France | France, Cour administrative d'appel de Nantes, 4ème chambre, 22 décembre 2017, 17NT01285


Vu la procédure suivante :

Procédure contentieuse antérieure :

M. A...F...et Mme E...C...ont demandé au tribunal administratif d'Orléans, d'une part, de condamner la commune de Ligny-le-Ribault à leur verser les sommes de 70 000 euros au titre des préjudices matériels et de 15 000 euros au titre des préjudices moraux subis en raison des nuisances causées par l'installation d'un terrain de sport à proximité de leur habitation, d'autre part, d'enjoindre à la commune de Ligny-le-Ribault de prendre, sous astreinte de 100 euros par jour de retard, toutes mesures réglemen

taires et d'aménagement de nature à assurer le respect de la tranquillité...

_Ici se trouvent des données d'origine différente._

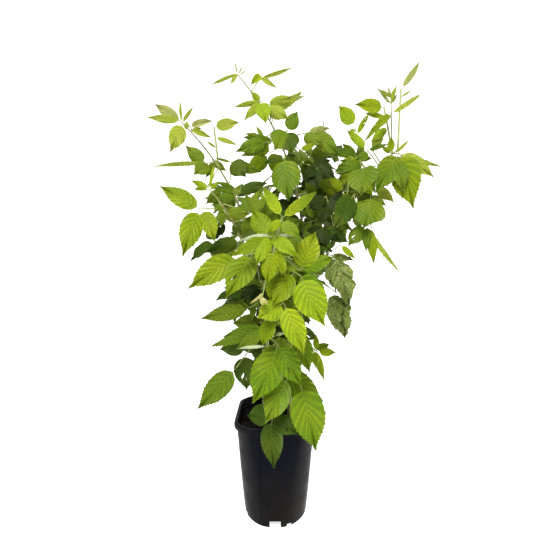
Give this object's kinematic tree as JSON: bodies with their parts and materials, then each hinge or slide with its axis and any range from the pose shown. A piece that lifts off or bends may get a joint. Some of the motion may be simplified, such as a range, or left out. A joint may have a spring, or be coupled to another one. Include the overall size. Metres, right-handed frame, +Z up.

Vu la procédure suivante :

Procédure contentieuse antérieure :

M. A...F...et Mme E...C...ont demandé au tribunal administratif d'Orléans, d'une part, de condamner la commune de Ligny-le-Ribault à leur verser les sommes de 70 000 euros au titre des préjudices matériels et de 15 000 euros au titre des préjudices moraux subis en raison des nuisances causées par l'installation d'un terrain de sport à proximité de leur habitation, d'autre part, d'enjoindre à la commune de Ligny-le-Ribault de prendre, sous astreinte de 100 euros par jour de retard, toutes mesures réglementaires et d'aménagement de nature à assurer le respect de la tranquillité publique et faire cesser les troubles anormaux, dans le délai d'un mois courant à compter de la notification du jugement à intervenir.

Par un jugement n° 1602979 du 28 février 2017, le tribunal administratif d'Orléans a, par un article 1er, condamné la commune de Ligny-le-Ribault à verser à M. F...et à Mme C... une somme de 3 000 euros et, par un article 2, rejeté le surplus des conclusions de leur demande.

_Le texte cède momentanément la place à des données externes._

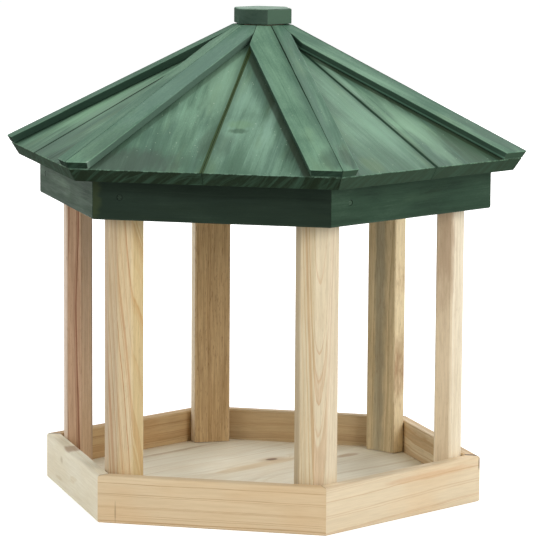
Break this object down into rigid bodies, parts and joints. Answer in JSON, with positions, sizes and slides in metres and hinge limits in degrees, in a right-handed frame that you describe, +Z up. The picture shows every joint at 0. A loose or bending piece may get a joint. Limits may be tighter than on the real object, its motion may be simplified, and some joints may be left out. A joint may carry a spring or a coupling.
{
  "type": "bird table",
  "caption": "Free-standing wooden bird table: hexagonal railed tray, posts in its corners, and a pointed boarded roof with hip strips, fascia and a small cap.",
  "frame": {"origin": "centre of the underside of the tray", "axes": "+Z up, -Y out through the middle of the front rail, +X through the corner of the tray on the right"},
  "size_m": [0.3316, 0.2874, 0.3023],
  "materials": {
    "bare_softwood": "bare planed softwood, matt",
    "rail_softwood": "bare planed softwood, matt",
    "green_stained_wood": "thin green wood stain, satin",
    "dark_green_stained_wood": "thick green wood stain, satin",
    "zinc_plated_steel": "zinc-plated steel"
  },
  "bodies": {
    "root": {"tray_floor": "bare_softwood", "tray_rail_1": "rail_softwood", "tray_rail_2": "rail_softwood", "tray_rail_3": "rail_softwood", "tray_rail_4": "rail_softwood", "tray_rail_5": "rail_softwood", "tray_rail_6": "rail_softwood", "post_1": "bare_softwood", "post_2": "bare_softwood", "post_3": "bare_softwood", "post_4": "bare_softwood", "post_5": "bare_softwood", "post_6": "bare_softwood", "post_screw_1": "zinc_plated_steel", "post_screw_2": "zinc_plated_steel", "post_screw_3": "zinc_plated_steel", "post_screw_4": "zinc_plated_steel", "post_screw_5": "zinc_plated_steel", "post_screw_6": "zinc_plated_steel", "fascia_board_1": "dark_green_stained_wood", "fascia_board_2": "dark_green_stained_wood", "fascia_board_3": "dark_green_stained_wood", "fascia_board_4": "dark_green_stained_wood", "fascia_board_5": "dark_green_stained_wood", "fascia_board_6": "dark_green_stained_wood", "fascia_nail_1": "zinc_plated_steel", "fascia_nail_2": "zinc_plated_steel", "fascia_nail_3": "zinc_plated_steel", "fascia_nail_4": "zinc_plated_steel", "fascia_nail_5": "zinc_plated_steel", "fascia_nail_6": "zinc_plated_steel", "roof_board_1_left": "green_stained_wood", "hip_strip_1_left": "green_stained_wood", "roof_board_1_right": "green_stained_wood", "hip_strip_1_right": "green_stained_wood", "roof_board_2_left": "green_stained_wood", "hip_strip_2_left": "green_stained_wood", "roof_board_2_right": "green_stained_wood", "hip_strip_2_right": "green_stained_wood", "roof_board_3_left": "green_stained_wood", "hip_strip_3_left": "green_stained_wood", "roof_board_3_right": "green_stained_wood", "hip_strip_3_right": "green_stained_wood", "roof_board_4_left": "green_stained_wood", "hip_strip_4_left": "green_stained_wood", "roof_board_4_right": "green_stained_wood", "hip_strip_4_right": "green_stained_wood", "roof_board_5_left": "green_stained_wood", "hip_strip_5_left": "green_stained_wood", "roof_board_5_right": "green_stained_wood", "hip_strip_5_right": "green_stained_wood", "roof_board_6_left": "green_stained_wood", "hip_strip_6_left": "green_stained_wood", "roof_board_6_right": "green_stained_wood", "hip_strip_6_right": "green_stained_wood", "king_block": "bare_softwood", "roof_cap": "dark_green_stained_wood", "cap_dowel": "bare_softwood"}
  },
  "joints": []
}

Procédure devant la cour :

Par une requête et un mémoire, enregistrés le 24 avril 2017 et le 1er décembre 2017, M. F... et MmeC..., représentées par MeG..., demandent à la cour :

1°) d'annuler ce jugement du tribunal administratif d'Orléans du 28 février 2017 ;

2°) de condamner la commune à leur verser 60 000 euros au titre des préjudices matériels, 15 000 euros en raison du trouble de jouissance et 10 000 euros au titre du préjudice moral subis en raison des nuisances causées par l'installation d'un terrain de sport à proximité de leur habitation ;

3°) d'enjoindre à la commune de Ligny-le-Ribault de prendre, sous astreinte de 100 euros par jour de retard, toutes mesures réglementaires et d'aménagement de nature à assurer le respect de la tranquillité publique et faire cesser les troubles anormaux, dans le délai d'un mois courant à compter de la notification de l'arrêt à intervenir.

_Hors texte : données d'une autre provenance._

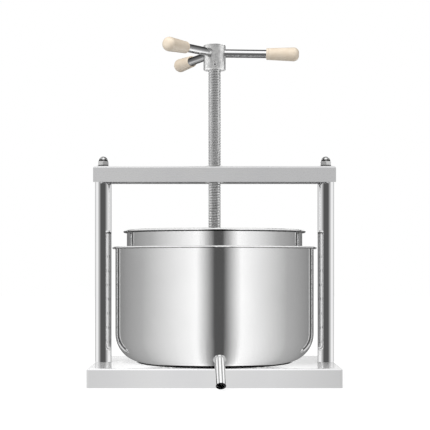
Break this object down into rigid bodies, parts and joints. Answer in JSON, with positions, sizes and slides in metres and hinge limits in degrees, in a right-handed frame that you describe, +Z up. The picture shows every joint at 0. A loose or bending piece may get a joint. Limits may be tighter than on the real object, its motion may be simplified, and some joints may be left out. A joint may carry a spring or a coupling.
{
  "type": "fruit wine press",
  "caption": "Table-top screw press: a perforated basket stands in a drained bucket inside a steel frame, under a swivelling plate on a screw with a handle of radial arms.",
  "frame": {"origin": "on the table, on the axis of the screw, which is the centre of the base's resting face", "axes": "+Z up along the screw; +X to the right along the base and the beam, seen from the spout's side; the spout points to -Y"},
  "size_m": [0.32, 0.2913, 0.447],
  "materials": {
    "satin_sheet": "fine satin stainless sheet",
    "mirror_steel": "mirror-polished stainless steel",
    "chrome_tube": "bright chrome plate",
    "bright_fastener": "bright nickel plate",
    "zinc_steel": "bright zinc plate",
    "machined_steel": "turned steel",
    "screw_steel": "rolled thread, bright zinc plate",
    "cast_hub": "plated casting with a fine grain",
    "dark_screw": "dark oxide",
    "pale_grip": "smooth pale lacquered wood"
  },
  "bodies": {
    "frame": {"base_plate": "satin_sheet", "left_post": "chrome_tube", "right_post": "chrome_tube", "left_tie_rod": "zinc_steel", "right_tie_rod": "zinc_steel", "left_base_washer": "zinc_steel", "right_base_washer": "zinc_steel", "left_base_nut": "zinc_steel", "right_base_nut": "zinc_steel", "top_beam": "satin_sheet", "left_top_washer": "bright_fastener", "right_top_washer": "bright_fastener", "left_cap_nut": "bright_fastener", "right_cap_nut": "bright_fastener", "screw_nut": "machined_steel"},
    "press_plate": {"pressure_plate": "mirror_steel", "plate_ribs": "mirror_steel", "plate_socket": "machined_steel", "socket_keeper": "machined_steel", "keeper_screws": "bright_fastener"},
    "screw": {"press_screw": "screw_steel", "handle_hub": "cast_hub", "hub_set_screw": "dark_screw", "handle_arm_1": "chrome_tube", "handle_arm_2": "chrome_tube", "handle_arm_3": "chrome_tube", "grip_1": "pale_grip", "grip_2": "pale_grip", "grip_3": "pale_grip"},
    "bucket": {"outer_bucket": "mirror_steel", "spout_collar": "mirror_steel", "drain_spout": "mirror_steel"},
    "basket": {"inner_basket": "mirror_steel", "basket_feet": "machined_steel"}
  },
  "joints": [
    {"name": "plate_travel", "type": "slide", "parent": "frame", "child": "press_plate", "axis": [0, 0, 1], "range_m": [-0.1161, 0.0701]},
    {"name": "screw_turn", "type": "hinge", "parent": "press_plate", "child": "screw", "pos_m": [0, 0, 0.3], "axis": [0, 0, 1], "range_deg": [-11930, 7200]},
    {"name": "bucket_turn", "type": "hinge", "parent": "frame", "child": "bucket", "pos_m": [0, 0, 0.1], "axis": [0, 0, 1], "range_deg": [-16, 10]},
    {"name": "basket_turn", "type": "hinge", "parent": "bucket", "child": "basket", "pos_m": [0, 0, 0.12], "axis": [0, 0, 1], "continuous": true}
  ],
  "couplings": [
    {"joint": "plate_travel", "follows": "screw_turn", "m_per_rad": 0.00055704}
  ]
}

4°) de mettre à la charge de la commune de Ligny-le-Ribault une somme de 3 500 euros au titre de l'article L. 761-1 du code de justice administrative.

Ils soutiennent que :

- la responsabilité de la commune de Ligny-le-Ribault pour faute est engagée ; en ne procédant pas à la déclaration de l'équipement sportif que constitue le terrain de sport auprès de la préfecture du Loiret en méconnaissance des dispositions de l'article R. 312-3 du code du sport, le maire de la commune a commis une faute ; en édictant tardivement un règlement d'utilisation du terrain de sport au demeurant insuffisant pour répondre aux nuisances de voisinage excessives subis, le maire de Ligny-le-Ribault a commis une faute engageant sa responsabilité ;

- la responsabilité sans faute de la commune de Ligny-le-Ribault en tant que maitre d'ouvrage est également engagée ; ils subissent un préjudice anormal et spécial compte tenu des horaires de fréquentation du terrain de sport et des importantes nuisances sonores qu'ils subissent ;

- le préjudice qui leur a été alloué en première instance est manifestement sous-évalué ; le préjudice matériel, qui inclut la réfection totale de leur mur de clôture et la perte de valeur vénale de leur maison, est estimé à 60 000 euros ; le préjudice de jouissance de leur propriété et les préjudices moraux sont évalués respectivement à 15 000 euros et 10 000 euros ;

- compte tenu de la carence de la commune à prendre les mesures appropriées pour assurer la tranquillité publique, une condamnation de la commune sous astreinte à prendre les mesures adaptées doit être prononcée.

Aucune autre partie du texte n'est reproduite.